Indeed, the economic calculus of on-premises versus using cloud-based AI infrastructure will also vary according to a company's resources and timetable. The attraction of deploying private infrastructure, so that it can take advantage of the greater power efficiency of FPGAs and new AI-chips, is only one benefit, Lee argued.
"The bigger Opex lever is in making data science teams more productive by optimizing and streamlining the process of data collection, curation, transformation and training," he argued.
Tremendous time and effort is often spent in the extract, transform and load-like phases of deep learning projects, which create delays to data science teams, rather than running the AI algorithms themselves.
Continuous learning blurs choice between cloud-based AI and private
The other consideration is that as AI systems mature and evolve, continuous or active learning will become more important. Initial approaches to AI have centered around training models to do prediction/classification, then deploying them into production to analyze data as it's generated.
"We are starting to realize that in most use-cases, we are never actually done training and that there's no clear break between learning and practicing," Lee said.
In the long run, CIOs will need to see that AI models in deep learning projects are very much like humans who continuously learn.
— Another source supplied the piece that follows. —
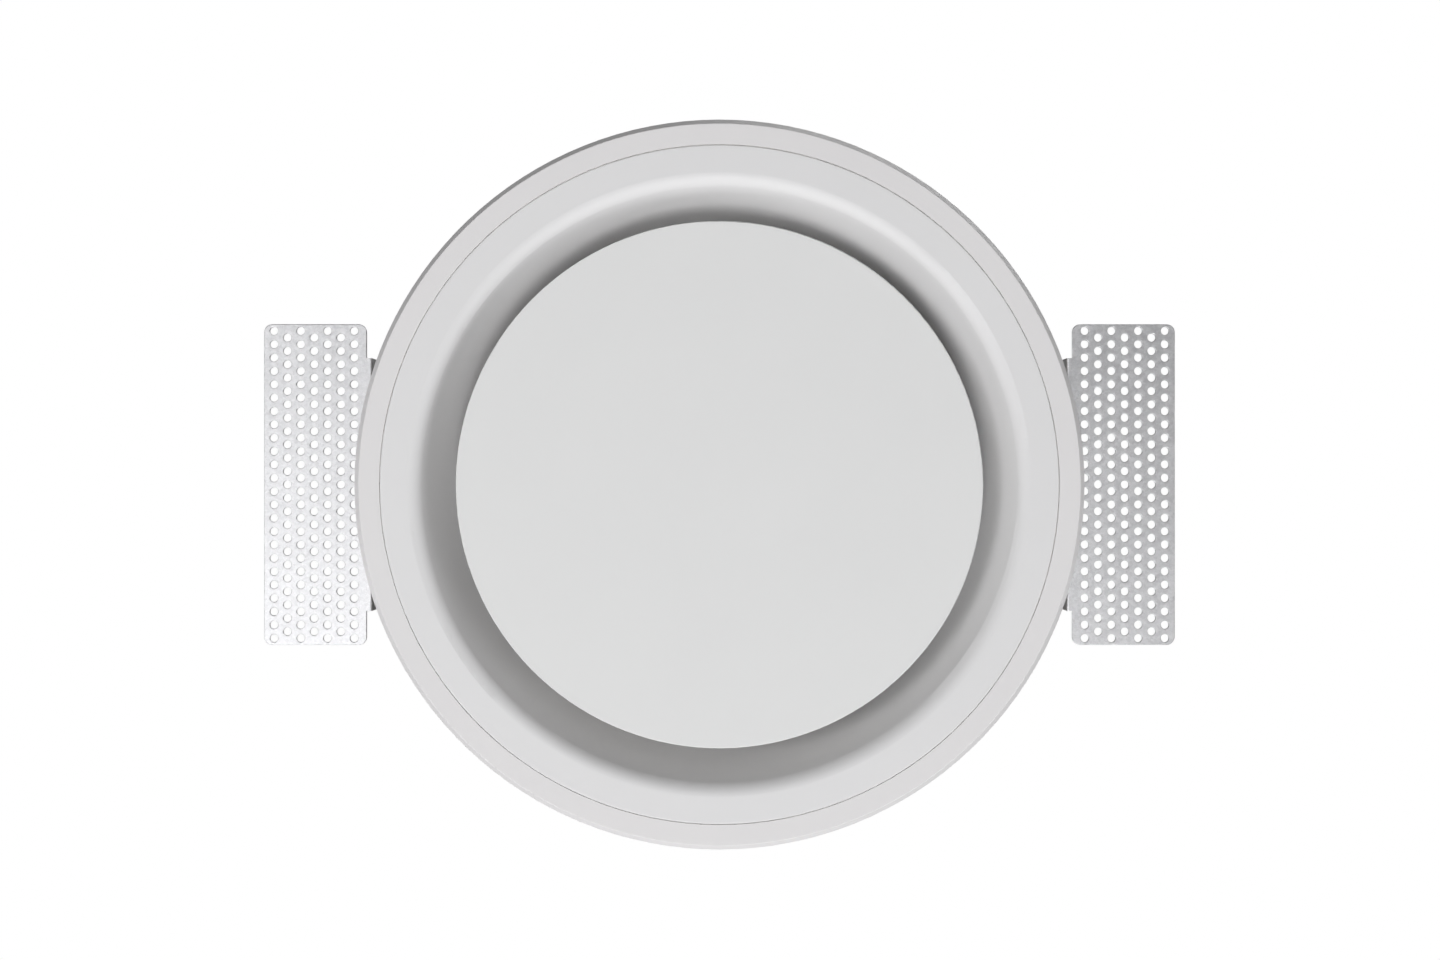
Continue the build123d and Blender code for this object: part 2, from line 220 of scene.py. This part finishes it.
gypsumLook = {
    "raw": (0.80, 0.783, 0.757),
    "rawShade": (0.71, 0.69, 0.65),
    # colour of the pinholes: painted shade in the hollows of the air bubbles
    "shadedBubble": (0.42, 0.40, 0.37),
    # sizes of the patterns, from the broad cloudiness down to the grain
    "cloud": 45 * mm,
    "blotch": 14 * mm,
    "pinhole": 4.0 * mm,
    "orangePeel": 3.5 * mm,
    "grain": 0.5 * mm,
    "paintRoughness": (0.50, 0.60),
    "rawRoughness": (0.80, 0.95),
    "grainDepth": 0.008 * mm,
    "peelDepth": 0.02 * mm,
    "pinholeDepth": 0.4 * mm,
}
paintLook = {
    # two close tones of the factory primer on each casting, and a shift that gives it its own grain
    "frame_gypsum": ((0.788, 0.776, 0.781), (0.775, 0.763, 0.770), 0.0),
    "insert_gypsum": ((0.786, 0.783, 0.790), (0.774, 0.771, 0.778), 3.1),
    "disc_gypsum": ((0.793, 0.796, 0.795), (0.781, 0.784, 0.784), 6.7),
}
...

A good model is like the undergraduate with an engineering degree who was trained in basic concepts and has a good basic understanding about how to think about engineering. But expertise is developed over time and with experience, while learning on the job. Implementing these kinds of learning loops will blur the lines around distinctions such as doing the R&D component on private infrastructure versus in cloud-based AI infrastructure.
"Just like their human counterparts, AI systems need to continuously learn -- they need to be fed a constant pipeline of data collection/inference/evaluation/retraining wherever possible," Lee said.